Collection of short stories by Angela Carter

The Bloody Chamber (or The Bloody Chamber and Other Stories) is a collection of short stories by English writer Angela Carter. It was first published in the United Kingdom in 1979 by Gollancz and won the Cheltenham Festival Literary Prize. The stories are all based on fairytales or folk tales. However, Carter stated:

My intention was not to do 'versions' or, as the American edition of the book said, horribly, 'adult' fairy tales, but to extract the latent content from the traditional stories.

The collection contains ten stories: "The Bloody Chamber", "The Courtship of Mr Lyon", "The Tiger's Bride", "Puss-in-Boots", "The Erl-King", "The Snow Child", "The Lady of the House of Love", "The Werewolf", "The Company of Wolves" and "Wolf-Alice".

The tales vary greatly in length, with the novelette "The Bloody Chamber" being "more than twice the length of any of the other stories, and more than thirty times the length of the shortest [the vignette "The Snow Child"]."
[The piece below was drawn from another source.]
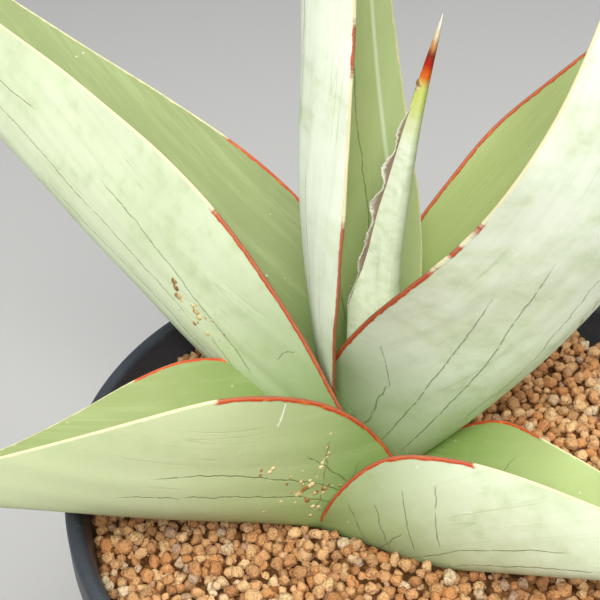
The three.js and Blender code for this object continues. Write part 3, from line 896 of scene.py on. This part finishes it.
INNER_CRACKS = {
    "leaf_upright": [(0.08, 0.16, 0.85, 0.08, 0.4, 0.03), (0.12, 0.55, 0.5, 0.5, 0.26, 0.04)],
    "leaf_upper_left": [(0.2, 0.6, 0.42, 0.55, 0.26, 0.05)],
    "leaf_right_back": [(0.25, -0.55, 0.6, -0.42, 0.34, 0.04), (0.4, -0.75, 0.75, -0.62, 0.28, 0.05)],
    "leaf_lower_right": [(0.32, -0.62, 0.37, -0.8, 0.3, 0.03)],
}
# Scratches down to the pale flesh and healed brown scars, on the outer face.
SCRATCHES = {
    "leaf_lower_left": [(0.31, -0.98, 0.312, -0.84, 0.4, 0.01)],
    "leaf_upper_left": [(0.33, -0.2, 0.36, -0.21, 0.2, 0.01)],
    "leaf_lower_right": [(0.4, 0.62, 0.43, 0.63, 0.2, 0.01)],
}
SCARS = {"leaf_right": [(0.285, 0.05, 0.305, 0.12, 0.8, 0.02), (0.315, 0.1, 0.33, 0.14, 0.5, 0.02)]}
SWAY = 2.6  # the noise keeps near its middle, so a mark's wander is drawn this much stronger


def mark_mask(leaf, t, v, width, wander, mark):
    """1 along a mark and 0 off it: the distance in millimetres to a straight run in t and v that wanders."""
    t0, v0, t1, v1, breadth, sway = mark
    length_t, length_v = abs(t1 - t0) * leaf["length"], abs(v1 - v0) * leaf["width"][1]
    aside = (wander - 0.5) * (SWAY * sway)
    if length_t > length_v:
        share = (t - t0) / (t1 - t0)
        away = abs(v - (share * (v1 - v0) + v0) - aside) * width
    else:
        share = (v - v0) / (v1 - v0)
        away = abs(t - (share * (t1 - t0) + t0) - aside) * leaf["length"]
    return away.smooth(0.62 * breadth, 0.05 * breadth) * abs(share - 0.5).smooth(0.5, 0.38)


def leaf_finish(name):
    """Thick green skin under powdery wax, with cracks and flecks, and a horny red and cream margin."""
    leaf = LEAVES[name]
    finish = Finish(name + "_skin", specular=0.35)
    t, v, width = finish.attribute("blade")
    side = finish.number("face_side")
    inside = side.smooth(-0.3, 0.3)
    outside = 1 - inside
    along, across, layer = t * leaf["length"], v * width, side * 15
    flat = finish.spot(along, across, layer)
    edge = (1 - abs(v)) * width

    cloud = finish.noise(0.035, 4, 0.6, flat)
    mottle = finish.noise(0.45, 3, 0.6, flat)
    blotch = finish.noise(0.16, 3, 0.65, flat)
    grain = finish.noise(2.6, 2, 0.6, flat)
    streaks = finish.noise(0.7, 3, 0.6, finish.spot(along * 0.05, across, layer))
    hairs = finish.noise(0.22, 2, 0.5, finish.spot(along * 0.03, across, layer + 3))
    patches = finish.noise(0.05, 2, 0.5, flat).smooth(0.5, 0.62)
    hairline = abs(hairs - 0.5).smooth(0.008, 0.001) * patches
    flecks = finish.cells(0.32, flat).smooth(0.11, 0.05) * blotch.smooth(0.5, 0.6)
    wander = finish.noise(0.10, 4, 0.65, finish.spot(along, across, 7.0))

    def marks(kind, where):
        """All of a leaf's marks of one kind as one mask."""
        found = outside * 0.0
        for mark in kind.get(name, []):
            found = found.highest(mark_mask(leaf, t, v, width, wander, mark) * where)
        return found

    cracks = marks(CRACKS, outside).highest(marks(INNER_CRACKS, inside)) * mottle.smooth(0.28, 0.5)

    rubbed = (cloud * 0.6 + blotch * 0.4).smooth(0.4, 0.66)
    low = along.smooth(52.0, 4.0)
    # Each leaf's own bloom and channel colours carry painted light and shade for that leaf.
    finish.colour = finish.blend(rubbed * 0.45, leaf["bloom"], BARE)
    finish.coat(inside * 0.9, leaf["channel"])
    # Darker green towards the leaf's base, where low is 1, deepest on the inner face: painted shade low in
    # the crowded rosette.
    finish.coat(low * 0.8, DEEP)
    finish.coat(low * inside * 0.6, SHADED)
    finish.coat(streaks.smooth(0.45, 0.75) * 0.18, BARE)
    finish.coat(blotch.smooth(0.52, 0.72) * 0.14, VEIN)
    finish.coat(grain.smooth(0.62, 0.75) * 0.14, DEEP)
    finish.coat(hairline * 0.25, VEIN)
    finish.coat(cracks * 0.6, CRACK)
    finish.coat(flecks * 0.5, SCRATCH)
    finish.coat(marks(SCRATCHES, outside) * 0.85, SCRATCH)
    finish.coat(marks(SCARS, outside) * 0.8, SCAR)
    if name == "leaf_upright":  # its one margin painted as rolled in: a band of the outer colour, and a painted highlight along the crest
        finish.coat(v.smooth(0.74, 0.80) * inside * 0.35, BARE)
        finish.coat(abs(v - 0.77).smooth(0.03, 0.005) * inside * 0.55, BLOOM)

    # The margin: horn red along some stretches of each side, with ragged ends, and a pale rind elsewhere.
    here = t + (finish.noise(0.5, 3, 0.7, finish.spot(along, 0.0, 3.0)) - 0.5) * 0.05
    is_right = v.smooth(-0.1, 0.1)
    soft = 0.008
    red = outside * 0.0
    for stretches, on_side in zip(leaf["red"], (is_right, 1 - is_right)):
        for start, end in stretches:
            within = here.smooth(start - soft, start + soft) * here.smooth(end + soft, end - soft)
            red = red.highest(within * on_side)
    breadth = edge + (mottle - 0.5) * 0.7
    horn_mask = breadth.smooth(leaf["horn"], 0.6 * leaf["horn"]) * red
    horn = finish.blend(edge.smooth(0.02, 0.25), HORN_DARK, HORN)
    # Paler orange patches along the horn: painted highlight.
    horn_highlight_spots = finish.noise(0.5, 3, 0.7, flat).smooth(0.5, 0.72)
    finish.coat(horn_mask, finish.blend(horn_highlight_spots * 0.7, horn, HORN_HIGHLIGHT))
    finish.coat(breadth.smooth(0.42, 0.15) * (1 - red * 0.85) * 0.85, RIND)

    height = streaks * 0.14 + grain * 0.1 + mottle * 0.1 - cracks * 0.5 - hairline * 0.1 + horn_mask * 0.3
    return finish.done(0.62 + grain * 0.08 - cloud.smooth(0.5, 0.7) * 0.08, height, 0.3 * MM, 0.8)


# Colours up the spear's hard tip: where each one is full, as a share of the spear's length.
SPEAR_TIP = [
    (0.865, "cdd672"), (0.895, "dd6212"), (0.915, "b01c0a"), (0.93, "8a2a14"),
    (0.948, "cf9258"), (0.966, "ecd8b8"), (0.985, "f8f0e2"),
]
SPEAR_TIP_START = 0.745


def spear_finish(name):
    """The rolled spear's skin: pale green, and up its tip bands of orange, dark red, tan and dry white."""
    leaf = LEAVES[name]
    finish = Finish(name + "_skin", specular=0.4)
    t, v, width = finish.attribute("blade")
    along, across, layer = t * leaf["length"], v * width, finish.number("face_side") * 8
    flat = finish.spot(along, across, layer)
    streaks = finish.noise(0.9, 3, 0.6, finish.spot(along * 0.06, across, layer))
    mottle = finish.noise(0.6, 3, 0.6, flat)
    grain = finish.noise(3.0, 2, 0.6, flat)
    finish.colour = finish.blend(mottle.smooth(0.4, 0.7) * 0.4, BLOOM, BARE)
    finish.coat(streaks.smooth(0.5, 0.8) * 0.3, VEIN)
    here = t + (streaks - 0.5) * 0.02 + (mottle - 0.5) * 0.012
    before = SPEAR_TIP_START
    for at, shade in SPEAR_TIP:
        finish.coat(here.smooth(before, at), shade)
        before = at
    return finish.done(0.55 + grain * 0.1, streaks * 0.5 + mottle * 0.2 + grain * 0.15, 0.3 * MM, 0.8)


def granule_finish():
    """Baked clay: each granule its own buff, ochre or grey-brown, with pits, painted shade in their hollows
    and pale dust.
    """
    finish = Finish("baked_clay_granules", specular=0.2)
    tint = finish.number("tint")
    other = (tint * 37.0).fraction()
    coarse = finish.noise(520, 3, 0.65)
    fine = finish.noise(2300, 3, 0.7)
    pits = finish.cells(1500).smooth(0.34, 0.1)
    finish.colour = finish.blend(tint, "d4935a", "efc690")
    finish.coat(other.smooth(0.6, 0.95) * 0.7, "a97548")
    finish.coat(other.smooth(0.09, 0.02) * 0.7, "b09a88")
    finish.coat(other.smooth(0.4, 0.45) * other.smooth(0.5, 0.45), "ecd5ae")
    finish.coat(coarse.smooth(0.48, 0.7) * 0.5, "b57f48")
    finish.coat(fine.smooth(0.55, 0.75) * 0.45, "f2dfbd")
    # Darker brown in the pits: painted shade in the hollows.
    finish.coat(pits * coarse.smooth(0.4, 0.6) * 0.5, "7a4e2a")
    height = coarse * 1.2 + finish.noise(1100, 2, 0.6) * 0.7 + fine * 0.5 - pits * 0.2
    return finish.done(0.88 + fine * 0.1, height, 1.1 * MM)


def bed_finish():
    """The packed bed between the loose granules, lumpy as they are: their clay darkened as painted shade in
    the gaps, darkest in the crevices between its lumps.
    """
    finish = Finish("packed_clay", specular=0.1)
    lumps = finish.cells(330)
    fine = finish.noise(1500, 3, 0.7)
    # Dark clay, darkest between the lumps: painted shade in the gaps under the loose granules.
    finish.colour = finish.blend(lumps.smooth(0.1, 0.6), "8f6238", "4a2f18")
    finish.coat(fine.smooth(0.5, 0.7) * 0.3, "a87a4a")
    return finish.done(0.95 - fine * 0.05, 1 - lumps + fine * 0.3, 1.2 * MM)


def pot_finish():
    """Moulded black plastic: a fine even grain with small grey specks painted on as glints, faint rings of
    flow and some dust.
    """
    finish = Finish("moulded_black_plastic", specular=0.5)
    stipple = finish.noise(2600, 2, 0.6)
    blotch = finish.noise(60, 4, 0.6)
    dust = finish.noise(900, 3, 0.75).smooth(0.58, 0.74) * blotch.smooth(0.4, 0.65)
    glint_specks = finish.cells(1700).smooth(0.2, 0.06)
    finish.colour = finish.blend(blotch, "23272d", "3b414a")
    # Grey specks: painted glints on the grain.
    finish.coat(glint_specks * 0.5, "707a88")
    finish.coat(dust * 0.22, "8b8070")
    height = stipple * 0.5 + glint_specks * 0.3 + finish.noise(620, 3, 0.6) * 0.6
    return finish.done(0.36 + stipple * 0.16 + dust * 0.3, height, 0.4 * MM, 0.9)


def root_finish():
    """Fibrous straw-brown skin with darker scars."""
    finish = Finish("root_skin", specular=0.25)
    fibres = finish.noise(700, 4, 0.7)
    blotch = finish.noise(140, 3, 0.6)
    finish.colour = finish.blend(blotch, "a97d4a", "c9a06a")
    finish.coat(fibres.smooth(0.5, 0.68) * 0.6, "6e4a26")
    return finish.done(0.8 + fibres * 0.15, fibres * 0.6 + blotch * 0.4, 0.6 * MM)


def scab_finish():
    """Corky scabs: cream crowns with rusty hollows."""
    finish = Finish("corky_scab", specular=0.25)
    lumps = finish.noise(900, 3, 0.7)
    finish.colour = finish.blend(finish.noise(260, 2, 0.6).smooth(0.42, 0.62), "e0cd96", "96682e")
    finish.coat(lumps.smooth(0.5, 0.65) * 0.6, "ece0b8")
    return finish.done(0.75 + lumps * 0.2, lumps, 0.3 * MM)


def paper_finish():
    """Dry torn skin: white at the free edge, grey-brown where it joins."""
    finish = Finish("dry_papery_skin", specular=0.2)
    fibres = finish.noise(500, 4, 0.7)
    free = (finish.number("torn") + (fibres - 0.5) * 1.2).smooth(0.35, 0.95)
    finish.colour = finish.blend(free, "96816c", "f1ece2")
    finish.coat(fibres.smooth(0.55, 0.7) * 0.5, "8a7667")
    return finish.done(0.8 + fibres * 0.1, fibres, 0.3 * MM)


def dress(piece, material):
    """Gives a piece its one material."""
    piece.data.materials.clear()
    piece.data.materials.append(material)


# ---- The plant ----

SPEAR = "leaf_spear"
blades = {name: leaf_blade(name, leaf) for name, leaf in LEAVES.items() if name != SPEAR}
blades[SPEAR] = leaf_blade(SPEAR, LEAVES[SPEAR], stations=220, round_section=120)
for name, blade in blades.items():
    dress(blade, spear_finish(name) if name == SPEAR else leaf_finish(name))

dress(pot_shell(), pot_finish())
dress(soil_bed(), bed_finish())
clay = granule_finish()
for granules in loose_granules(list(blades.values())):
    dress(granules, clay)
dress(rhizome_and_roots(), root_finish())
dress(scab_lumps(), scab_finish())
torn_skin = papery_strip("spear_torn_skin", LEAVES[SPEAR], 1, (0.40, 0.84), width=2.1, seed=SEED + 6)
dress(torn_skin, paper_finish())

# ---- Studio ----

FLOOR_RADIUS = 3.0
FLOOR_SIDES = 96
FLOOR_DROP = 0.2 * MM  # the floor lies this far under the pot
RIM_CENTRE = Vector((0, 0, POT_HEIGHT))
CAMERA_PLACE = RIM_CENTRE + Vector((0, -0.172, 0.168))
CAMERA_AIM = RIM_CENTRE + Vector((-0.033, 0.051, 0))
LIGHT_AIM = Vector((-0.02, 0.01, POT_HEIGHT))


def studio_floor():
    """A wide level disc under the pot."""
    turn = np.linspace(0, 2 * np.pi, FLOOR_SIDES, endpoint=False)
    level = np.full(FLOOR_SIDES, -FLOOR_DROP)
    points = np.stack([FLOOR_RADIUS * np.cos(turn), FLOOR_RADIUS * np.sin(turn), level], -1)
    piece = new_piece("studio_floor", points, [list(range(FLOOR_SIDES))], smooth=False, body=None)
    finish = Finish("pale_floor", specular=0.1)
    finish.plug(finish.shader.inputs["Base Color"], "b9b8b5")
    finish.plug(finish.shader.inputs["Roughness"], 0.9)
    dress(piece, finish.material)


def aimed(name, data, place, aim):
    """Adds a lamp or a camera at a place, facing its aim and level from side to side."""
    thing = bpy.data.objects.new(name, data)
    thing.location = place
    thing.rotation_euler = (Vector(aim) - Vector(place)).to_track_quat("-Z", "Y").to_euler()
    bpy.context.scene.collection.objects.link(thing)
    return thing


def soft_light(name, place, size, power, colour=(1, 1, 1)):
    """A square soft box that faces the crown of the plant."""
    light = bpy.data.lights.new(name, "AREA")
    light.shape = "SQUARE"
    light.size = size
    light.energy = power
    light.color = colour
    aimed(name, light, place, LIGHT_AIM)


def studio_camera():
    """The viewing angle: steeply down from the front, close in on the crown."""
    lens = bpy.data.cameras.new("camera")
    lens.lens = 66
    lens.sensor_width = 36
    lens.clip_start = 0.01
    bpy.context.scene.camera = aimed("camera", lens, CAMERA_PLACE, CAMERA_AIM)


studio_floor()
studio_camera()
soft_light("key", (0.02, -0.62, 0.98), size=0.5, power=11.5, colour=(1.0, 0.99, 0.96))
soft_light("left", (-0.75, -0.25, 0.75), size=0.9, power=2.2)
soft_light("top", (0.50, 0.10, 1.02), size=0.9, power=8.0)
world = bpy.data.worlds.new("studio")
world.use_nodes = True
sky = world.node_tree.nodes["Background"]
sky.inputs["Color"].default_value = (0.9, 0.93, 1.0, 1)
sky.inputs["Strength"].default_value = 0.36
bpy.context.scene.world = world
bpy.context.scene.view_settings.view_transform = "Standard"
The collection's contents are also reprinted in Carter's Burning Your Boats.

==Story summaries==
The stories within The Bloody Chamber are explicitly based on fairy tales. Carter may have been inspired by the works of author and fairytale collector Charles Perrault, whose fairy tales she had translated shortly beforehand.

===The Bloody Chamber===
(Based on "Bluebeard".)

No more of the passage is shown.